His nay-saying sister Rebecca, 27, a DePaul law student with a theatre background, helped Stang run his lines for the audition.
“I think because he was used to being in front of a crowd, it wasn’t as much of a challenge,” she said. “He learned very quickly, I was surprised by that. He took direction well.”
Less than an hour after Stang’s audition, the part was his.
“I’ve always been able to put my personality out there in a big way on stage,” Stang said.
What helped Stang snag the part was his skill at the piano, something he's been playing since he was a child.
“He used to hide under the piano, and we had to coax him out,” said Jenny Peters, Stang’s first piano teacher and a Skokie junior high and middle school orchestra teacher.
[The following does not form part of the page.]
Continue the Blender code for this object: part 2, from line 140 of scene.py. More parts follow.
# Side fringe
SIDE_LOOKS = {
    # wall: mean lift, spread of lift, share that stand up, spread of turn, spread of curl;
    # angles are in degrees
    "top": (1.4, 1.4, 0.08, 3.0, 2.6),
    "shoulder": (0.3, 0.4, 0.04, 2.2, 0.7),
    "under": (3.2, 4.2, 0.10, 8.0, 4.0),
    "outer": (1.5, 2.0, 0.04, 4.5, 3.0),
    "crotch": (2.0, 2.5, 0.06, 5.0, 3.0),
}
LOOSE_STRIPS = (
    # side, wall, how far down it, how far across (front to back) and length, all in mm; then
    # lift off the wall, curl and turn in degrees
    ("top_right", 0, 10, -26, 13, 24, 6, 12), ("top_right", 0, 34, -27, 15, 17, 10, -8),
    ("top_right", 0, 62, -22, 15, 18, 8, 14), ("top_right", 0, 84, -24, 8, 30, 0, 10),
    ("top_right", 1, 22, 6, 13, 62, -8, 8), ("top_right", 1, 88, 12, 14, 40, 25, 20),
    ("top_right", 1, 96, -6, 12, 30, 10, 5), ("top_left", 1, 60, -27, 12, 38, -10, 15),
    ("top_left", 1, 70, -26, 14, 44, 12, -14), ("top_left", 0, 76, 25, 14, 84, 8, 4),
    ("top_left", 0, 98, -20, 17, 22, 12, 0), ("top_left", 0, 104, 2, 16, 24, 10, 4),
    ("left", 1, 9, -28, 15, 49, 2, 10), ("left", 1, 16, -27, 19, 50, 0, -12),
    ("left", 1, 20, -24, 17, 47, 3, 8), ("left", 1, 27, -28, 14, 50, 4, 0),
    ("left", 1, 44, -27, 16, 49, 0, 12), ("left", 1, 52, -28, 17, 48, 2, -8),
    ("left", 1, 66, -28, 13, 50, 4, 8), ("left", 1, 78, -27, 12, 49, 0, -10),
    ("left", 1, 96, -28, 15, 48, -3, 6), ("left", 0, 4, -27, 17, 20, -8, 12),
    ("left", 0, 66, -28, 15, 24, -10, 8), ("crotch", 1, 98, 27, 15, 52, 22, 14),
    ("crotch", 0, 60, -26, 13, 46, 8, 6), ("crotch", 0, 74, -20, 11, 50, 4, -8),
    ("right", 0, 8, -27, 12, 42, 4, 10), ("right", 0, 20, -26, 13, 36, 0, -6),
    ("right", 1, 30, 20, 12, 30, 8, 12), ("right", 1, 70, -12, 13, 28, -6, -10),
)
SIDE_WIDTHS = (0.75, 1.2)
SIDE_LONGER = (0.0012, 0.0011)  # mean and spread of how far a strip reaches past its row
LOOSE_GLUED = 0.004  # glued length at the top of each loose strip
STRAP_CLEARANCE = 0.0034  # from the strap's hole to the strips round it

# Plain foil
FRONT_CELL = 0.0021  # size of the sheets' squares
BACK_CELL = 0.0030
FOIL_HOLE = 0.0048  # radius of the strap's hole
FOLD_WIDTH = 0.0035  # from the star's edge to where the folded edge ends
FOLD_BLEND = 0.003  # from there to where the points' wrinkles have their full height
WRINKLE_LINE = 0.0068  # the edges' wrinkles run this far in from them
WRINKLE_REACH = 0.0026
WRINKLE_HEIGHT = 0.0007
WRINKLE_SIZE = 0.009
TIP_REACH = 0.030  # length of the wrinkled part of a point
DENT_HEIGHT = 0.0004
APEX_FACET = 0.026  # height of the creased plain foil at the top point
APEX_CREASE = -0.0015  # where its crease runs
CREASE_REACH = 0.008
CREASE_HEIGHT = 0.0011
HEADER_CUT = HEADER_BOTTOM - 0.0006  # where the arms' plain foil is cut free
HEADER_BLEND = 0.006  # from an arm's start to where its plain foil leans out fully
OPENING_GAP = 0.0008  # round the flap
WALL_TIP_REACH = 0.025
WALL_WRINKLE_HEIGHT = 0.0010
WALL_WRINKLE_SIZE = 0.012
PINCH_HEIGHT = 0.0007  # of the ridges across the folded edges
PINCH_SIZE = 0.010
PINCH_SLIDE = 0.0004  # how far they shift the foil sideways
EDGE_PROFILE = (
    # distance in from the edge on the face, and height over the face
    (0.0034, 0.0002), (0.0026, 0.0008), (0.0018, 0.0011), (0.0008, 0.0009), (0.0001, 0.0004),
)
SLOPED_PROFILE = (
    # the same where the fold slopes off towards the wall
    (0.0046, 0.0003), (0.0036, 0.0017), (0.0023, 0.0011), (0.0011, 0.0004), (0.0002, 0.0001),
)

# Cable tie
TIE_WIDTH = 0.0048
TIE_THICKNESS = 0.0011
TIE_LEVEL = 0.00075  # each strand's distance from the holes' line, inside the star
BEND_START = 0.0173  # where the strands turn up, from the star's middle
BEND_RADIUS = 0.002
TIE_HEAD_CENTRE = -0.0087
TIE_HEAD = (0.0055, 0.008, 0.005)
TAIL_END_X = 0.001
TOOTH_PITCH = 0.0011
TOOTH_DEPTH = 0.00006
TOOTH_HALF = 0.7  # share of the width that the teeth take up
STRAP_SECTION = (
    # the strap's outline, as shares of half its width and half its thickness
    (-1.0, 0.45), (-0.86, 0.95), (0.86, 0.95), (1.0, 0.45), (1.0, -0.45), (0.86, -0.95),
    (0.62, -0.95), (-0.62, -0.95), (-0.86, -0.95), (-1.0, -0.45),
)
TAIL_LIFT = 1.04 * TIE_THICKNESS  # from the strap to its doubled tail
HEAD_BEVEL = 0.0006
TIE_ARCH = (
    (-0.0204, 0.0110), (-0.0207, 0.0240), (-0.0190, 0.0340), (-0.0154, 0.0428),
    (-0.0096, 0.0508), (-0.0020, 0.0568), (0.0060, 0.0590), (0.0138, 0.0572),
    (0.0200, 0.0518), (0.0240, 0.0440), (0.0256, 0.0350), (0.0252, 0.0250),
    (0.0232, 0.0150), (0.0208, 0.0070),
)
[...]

Uninterested in reading music or playing classical tunes, Stang only crawled out from beneath the instrument when Peters let him split his time between the standards and his own compositions.
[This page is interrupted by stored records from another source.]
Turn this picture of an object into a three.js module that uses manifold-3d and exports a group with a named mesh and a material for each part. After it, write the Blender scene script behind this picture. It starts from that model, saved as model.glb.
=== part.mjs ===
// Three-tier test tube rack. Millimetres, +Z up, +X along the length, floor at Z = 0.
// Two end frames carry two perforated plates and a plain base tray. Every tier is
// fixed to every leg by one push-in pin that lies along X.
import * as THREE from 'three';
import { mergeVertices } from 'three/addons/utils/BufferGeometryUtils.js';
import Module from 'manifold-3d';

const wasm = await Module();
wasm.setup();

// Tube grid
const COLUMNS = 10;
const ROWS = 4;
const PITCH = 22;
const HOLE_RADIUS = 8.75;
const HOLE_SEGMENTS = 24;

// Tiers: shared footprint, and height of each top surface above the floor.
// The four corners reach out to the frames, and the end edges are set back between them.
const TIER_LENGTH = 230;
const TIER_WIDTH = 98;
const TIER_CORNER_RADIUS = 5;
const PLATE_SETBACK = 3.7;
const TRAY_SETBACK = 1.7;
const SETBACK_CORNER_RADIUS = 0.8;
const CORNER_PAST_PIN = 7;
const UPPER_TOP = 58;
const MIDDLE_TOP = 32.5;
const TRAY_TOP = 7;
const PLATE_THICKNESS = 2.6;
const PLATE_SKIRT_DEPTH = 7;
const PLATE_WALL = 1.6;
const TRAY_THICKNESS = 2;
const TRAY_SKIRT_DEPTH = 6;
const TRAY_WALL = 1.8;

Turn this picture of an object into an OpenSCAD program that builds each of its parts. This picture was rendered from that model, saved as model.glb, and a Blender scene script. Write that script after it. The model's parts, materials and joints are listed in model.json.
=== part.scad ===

“I think that if I hadn’t been open to letting him do some of the things he wanted to do, we would have lost him and he wouldn’t have taken this talent and turned it into something so positive,” Peters said.
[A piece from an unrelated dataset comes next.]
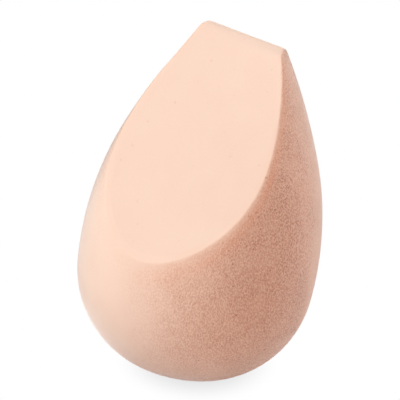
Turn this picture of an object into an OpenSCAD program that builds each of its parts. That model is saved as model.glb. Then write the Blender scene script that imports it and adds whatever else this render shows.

When Peters began taking jazz lessons, she thought of her bright, young pupil, and fed him a few jazz standards to spice up the lessons. Stang loved them, and soon started taking lessons with a jazz teacher, Steve Tschaikowsky, who taught Stang more of the jazz and blues numbers he was craving.
“He pretty much groomed me to be a professional musician,” Stang said.
At 13, Stang got his first paid performances, and a year later he was hired by Pappagallo’s in Highwood to play piano nightly. Soon after, Stang’s jazz teacher invited him to become the youngest member in his band.
As a music student at DePaul, Stang continued creating originals. He released an EP with his band, the Eric Stang Project. The band disbanded, but Stang stayed with drummer Mario Cerutti to start a new group that’s currently recording an album.
“Our goal is to be an original rock band that sounds great and sounds like it rocks, but doesn’t have a guitar,” Stang said.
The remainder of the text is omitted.